### Description of the task
Show all lines holding the string "from".

-------------------------

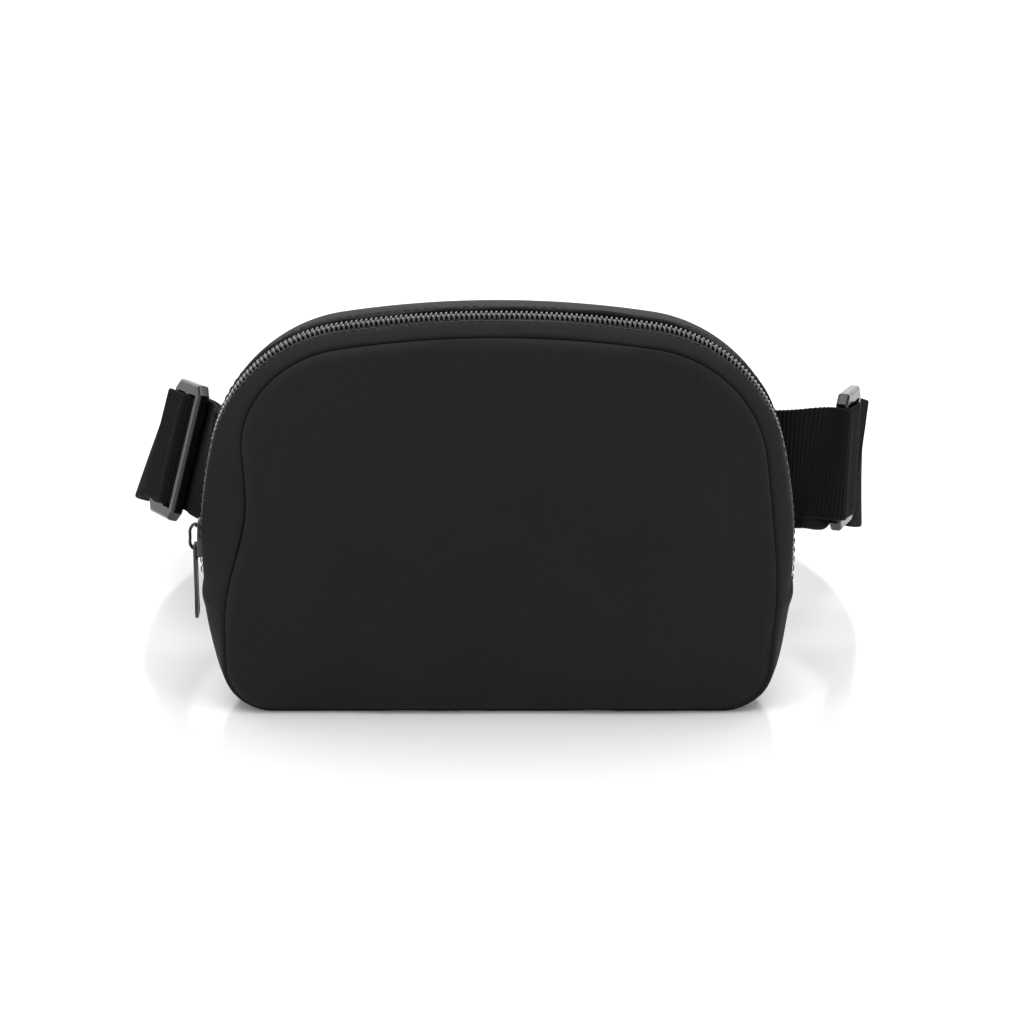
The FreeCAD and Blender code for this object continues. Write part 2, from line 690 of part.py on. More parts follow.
ABOVE_WAIST = "(Sizes.slider_height - Sizes.waist_height)"
put(
    slider,
    "Sizes.side_radius - Sizes.bag_half_width - sqrt(Sizes.side_radius ^ 2 - %s ^ 2)" % ABOVE_WAIST,
    ZIP,
    "Sizes.slider_height",
    "asin(%s / Sizes.side_radius)" % ABOVE_WAIST,
)

# Pull tab, hanging from the hook by its top bar. Its own frame: the pivot is the origin, -Z down.
pull = new_body("zip_pull")
BAR = "Sizes.pull_thick / 2"
tab = polygon(
    pull,
    "pull_tab",
    "YZ_Plane",
    [
        ("-Sizes.pull_width / 2 + 0.8", BAR),
        ("-Sizes.pull_width / 2", "%s - 0.8" % BAR),
        ("-Sizes.pull_width / 2", "-Sizes.pull_length + 5"),
        ("-Sizes.pull_tip_width / 2", "-Sizes.pull_length + 1.2"),
        ("-Sizes.pull_tip_width / 2 + 1.2", "-Sizes.pull_length"),
        ("Sizes.pull_tip_width / 2 - 1.2", "-Sizes.pull_length"),
        ("Sizes.pull_tip_width / 2", "-Sizes.pull_length + 1.2"),
        ("Sizes.pull_width / 2", "-Sizes.pull_length + 5"),
        ("Sizes.pull_width / 2", "%s - 0.8" % BAR),
        ("Sizes.pull_width / 2 - 0.8", BAR),
    ],
)
pad(pull, tab, "Sizes.pull_thick")
eye = box_outline(
    pull,
    "pull_eye",
    "YZ_Plane",
    "-Sizes.pull_eye_width / 2",
    "Sizes.pull_eye_width / 2",
    "-%s - Sizes.pull_eye_length" % BAR,
    "-" + BAR,
)
pocket(pull, eye)
doc.recompute()
pivot_in_slider = FreeCAD.Vector(
    value_of("%s - (Sizes.bridge_reach - Sizes.bridge_wire) / 2" % PLATE_OUT),
    0,
    value_of("%s + Sizes.bridge_wire + Sizes.slider_play + %s" % (HOOK_LOW, BAR)),
)
pull.Placement.Base = slider.Placement.multVec(pivot_in_slider)

# Belt: webbing on edge. Each run is a ruled strip through upright cross-sections. Its layers lie one
# on another, at these distances from the middle of the long layer.
WEB_LOW = size("webbing_thick") + size("web_gap")
GLIDE_BASE = 1.5 * size("webbing_thick") + 2 * size("web_gap")
WEB_HIGH = GLIDE_BASE + size("glide_thick") + size("web_gap") + size("webbing_thick") / 2
LOOP_RADIUS = size("bar_radius") + size("bar_clearance") + size("webbing_thick") / 2
TAIL_LIFT = 3 * size("web_gap")

# Each side's route, hand-chosen, from the back seam round to the buckle: how far beyond the widest
# point of the bag, how far behind the back seam, how far below the height at the bag, degrees of lean.
BELT_ROUTES = {
    "right": [(-8.8, 2.6, 4, 0), (3.6, 3.4, 4, 0), (11.0, 6.0, 4.5, 0)],
    "left": [(-8.8, 2.6, 2, 0), (0.0, 5.0, 2, 8), (3.0, 11.5, 2.5, 16)],
}
# The middle of each adjuster on that route, and its direction: beyond, behind and below, as above.
GLIDES = {
    "right": ((18.6, 23.5, 8.5), (0.29, 0.93, 0.12), 0),
    "left": ((10.6, 30.0, 5.0), (0.43, 0.89, 0.13), 19),
}
BELT_BACK = {
    "right": [(28, 43.5, 14, 0), (32.5, 60, 22, 0), (28, 82, 29.5, 0), (16, 104, 34, 0), (-3, 127, 36, 0)],
    "left": [(21.5, 49, 8.5, 24), (27.5, 66, 14.5, 22), (24, 90, 24.5, 13), (9, 113, 32.5, 6), (-14, 133, 35.5, 1)],
}


def place(side, beyond, behind, below):
    """A point of the route in the bag's frame."""
    sign = 1 if side == "right" else -1
    return FreeCAD.Vector(
        sign * (size("bag_half_width") + beyond),
        size("back_depth") + behind,
        size("belt_height") - below,
    )


def outward(side, heading):
    """The horizontal direction away from the inside of the belt."""
    sign = 1 if side == "right" else -1
    return FreeCAD.Vector(sign * heading.y, -sign * heading.x, 0).normalize()


def web_axes(side, heading, lean):
    """Unit vectors up the webbing and out of its face, both square to its run."""
    run = FreeCAD.Vector(heading).normalize()
    tilt = math.radians(lean)
    normal = outward(side, heading) * math.cos(tilt) + FreeCAD.Vector(0, 0, math.sin(tilt))
    normal = (normal - run * normal.dot(run)).normalize()
    across = normal.cross(run)
    return (across if across.z > 0 else across * -1), normal


def section(side, middle, heading, lean, offset=0.0):
    """The webbing's upright rectangle, moved outwards by offset; its top leans inwards."""
    across, normal = web_axes(side, heading, lean)
    half_width, half_thick = size("webbing_width") / 2, size("webbing_thick") / 2
    centre = middle + normal * offset
    corners = [
        centre + across * (a * half_width) + normal * (b * half_thick)
        for a, b in ((-1, -1), (1, -1), (1, 1), (-1, 1))
    ]
    if side == "left":
        corners.reverse()
    return Part.makePolygon(corners + corners[:1])


def headings(points):
    """The direction of travel at each point, from its two neighbours."""
    last = len(points) - 1
    return [points[min(i + 1, last)] - points[max(i - 1, 0)] for i in range(len(points))]


def strip(side, stations):
    """One solid from flat runs; stations: (point, heading, lean, offset)."""
    wires = [section(side, *station) for station in stations]
    runs = [Part.makeLoft(list(pair), True, True) for pair in zip(wires, wires[1:])]
    return runs[0].multiFuse(runs[1:])


def cloth_feature(name, shape):
    feature = doc.addObject("Part::Feature", name)
    feature.Shape = shape
    feature.Label = name
    nodes[name] = feature
    return feature


def bar_ring(bar):
    """The webbing sewn round a bar of the buckle."""
    base = FreeCAD.Vector(bar.x, size("buckle_back"), bar.z - size("webbing_width") / 2)
    outer = Part.makeCylinder(LOOP_RADIUS + size("webbing_thick") / 2, size("webbing_width"), base)
    return outer.cut(Part.makeCylinder(LOOP_RADIUS - size("webbing_thick") / 2, size("webbing_width"), base))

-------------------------

### Solution to the problem
The FreeCAD and Blender code for this object continues. Write part 2, from line 690 of part.py on. More parts follow.
# Pull tab, hanging from the hook by its top bar. Its own frame: the pivot is the origin, -Z down.
# on another, at these distances from the middle of the long layer.
# Each side's route, hand-chosen, from the back seam round to the buckle: how far beyond the widest
    """The horizontal direction away from the inside of the belt."""
    """The direction of travel at each point, from its two neighbours."""
    """One solid from flat runs; stations: (point, heading, lean, offset)."""